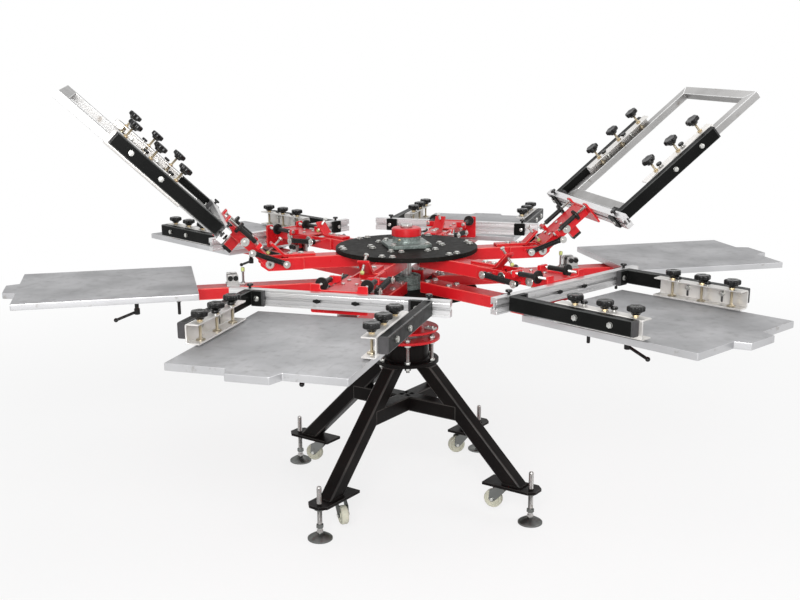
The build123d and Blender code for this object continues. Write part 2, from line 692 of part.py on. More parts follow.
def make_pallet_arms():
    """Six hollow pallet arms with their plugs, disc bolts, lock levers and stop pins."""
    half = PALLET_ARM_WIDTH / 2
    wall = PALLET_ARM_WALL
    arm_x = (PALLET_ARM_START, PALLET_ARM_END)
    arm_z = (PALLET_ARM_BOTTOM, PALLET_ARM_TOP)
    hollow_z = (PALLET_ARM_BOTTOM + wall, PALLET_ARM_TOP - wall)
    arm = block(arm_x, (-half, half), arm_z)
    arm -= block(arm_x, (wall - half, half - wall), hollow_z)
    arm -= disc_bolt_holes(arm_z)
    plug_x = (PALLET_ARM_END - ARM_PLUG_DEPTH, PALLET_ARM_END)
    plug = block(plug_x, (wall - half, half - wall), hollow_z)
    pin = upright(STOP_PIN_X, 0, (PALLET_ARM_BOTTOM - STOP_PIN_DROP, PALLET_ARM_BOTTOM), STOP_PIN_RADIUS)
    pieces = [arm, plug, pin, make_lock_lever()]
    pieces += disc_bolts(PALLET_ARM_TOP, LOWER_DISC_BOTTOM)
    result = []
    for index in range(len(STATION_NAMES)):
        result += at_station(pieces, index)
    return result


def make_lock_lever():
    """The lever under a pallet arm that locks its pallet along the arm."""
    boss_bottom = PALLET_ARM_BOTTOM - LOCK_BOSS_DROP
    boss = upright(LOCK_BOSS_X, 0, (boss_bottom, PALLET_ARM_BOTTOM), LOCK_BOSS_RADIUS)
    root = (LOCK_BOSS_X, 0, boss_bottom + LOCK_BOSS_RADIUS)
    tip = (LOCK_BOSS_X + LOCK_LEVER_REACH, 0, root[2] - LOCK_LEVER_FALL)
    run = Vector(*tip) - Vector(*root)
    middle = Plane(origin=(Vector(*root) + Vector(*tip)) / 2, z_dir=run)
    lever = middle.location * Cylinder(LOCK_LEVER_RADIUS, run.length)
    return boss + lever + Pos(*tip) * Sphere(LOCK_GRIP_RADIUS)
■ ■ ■
Written exercise: Output the full listing without altering anything.

Complete response:
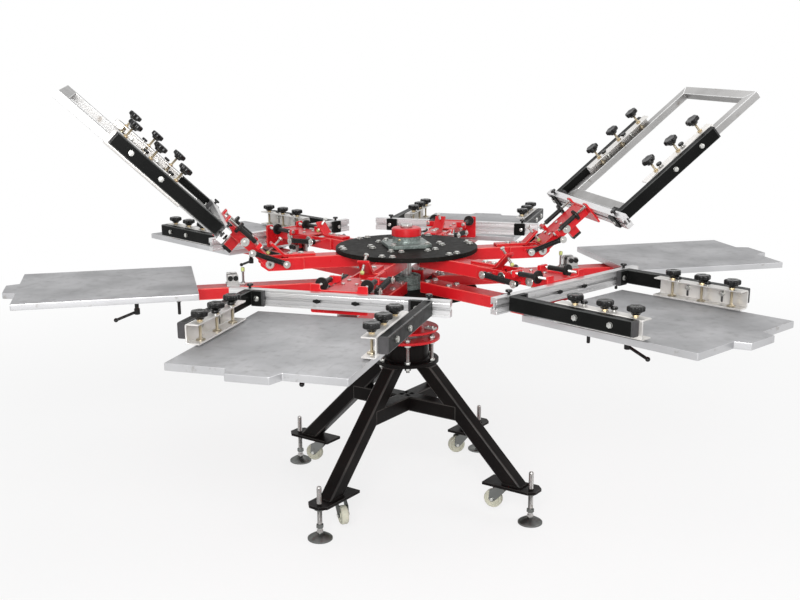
The build123d and Blender code for this object continues. Write part 2, from line 692 of part.py on. More parts follow.
def make_pallet_arms():
    """Six hollow pallet arms with their plugs, disc bolts, lock levers and stop pins."""
    half = PALLET_ARM_WIDTH / 2
    wall = PALLET_ARM_WALL
    arm_x = (PALLET_ARM_START, PALLET_ARM_END)
    arm_z = (PALLET_ARM_BOTTOM, PALLET_ARM_TOP)
    hollow_z = (PALLET_ARM_BOTTOM + wall, PALLET_ARM_TOP - wall)
    arm = block(arm_x, (-half, half), arm_z)
    arm -= block(arm_x, (wall - half, half - wall), hollow_z)
    arm -= disc_bolt_holes(arm_z)
    plug_x = (PALLET_ARM_END - ARM_PLUG_DEPTH, PALLET_ARM_END)
    plug = block(plug_x, (wall - half, half - wall), hollow_z)
    pin = upright(STOP_PIN_X, 0, (PALLET_ARM_BOTTOM - STOP_PIN_DROP, PALLET_ARM_BOTTOM), STOP_PIN_RADIUS)
    pieces = [arm, plug, pin, make_lock_lever()]
    pieces += disc_bolts(PALLET_ARM_TOP, LOWER_DISC_BOTTOM)
    result = []
    for index in range(len(STATION_NAMES)):
        result += at_station(pieces, index)
    return result


def make_lock_lever():
    """The lever under a pallet arm that locks its pallet along the arm."""
    boss_bottom = PALLET_ARM_BOTTOM - LOCK_BOSS_DROP
    boss = upright(LOCK_BOSS_X, 0, (boss_bottom, PALLET_ARM_BOTTOM), LOCK_BOSS_RADIUS)
    root = (LOCK_BOSS_X, 0, boss_bottom + LOCK_BOSS_RADIUS)
    tip = (LOCK_BOSS_X + LOCK_LEVER_REACH, 0, root[2] - LOCK_LEVER_FALL)
    run = Vector(*tip) - Vector(*root)
    middle = Plane(origin=(Vector(*root) + Vector(*tip)) / 2, z_dir=run)
    lever = middle.location * Cylinder(LOCK_LEVER_RADIUS, run.length)
    return boss + lever + Pos(*tip) * Sphere(LOCK_GRIP_RADIUS)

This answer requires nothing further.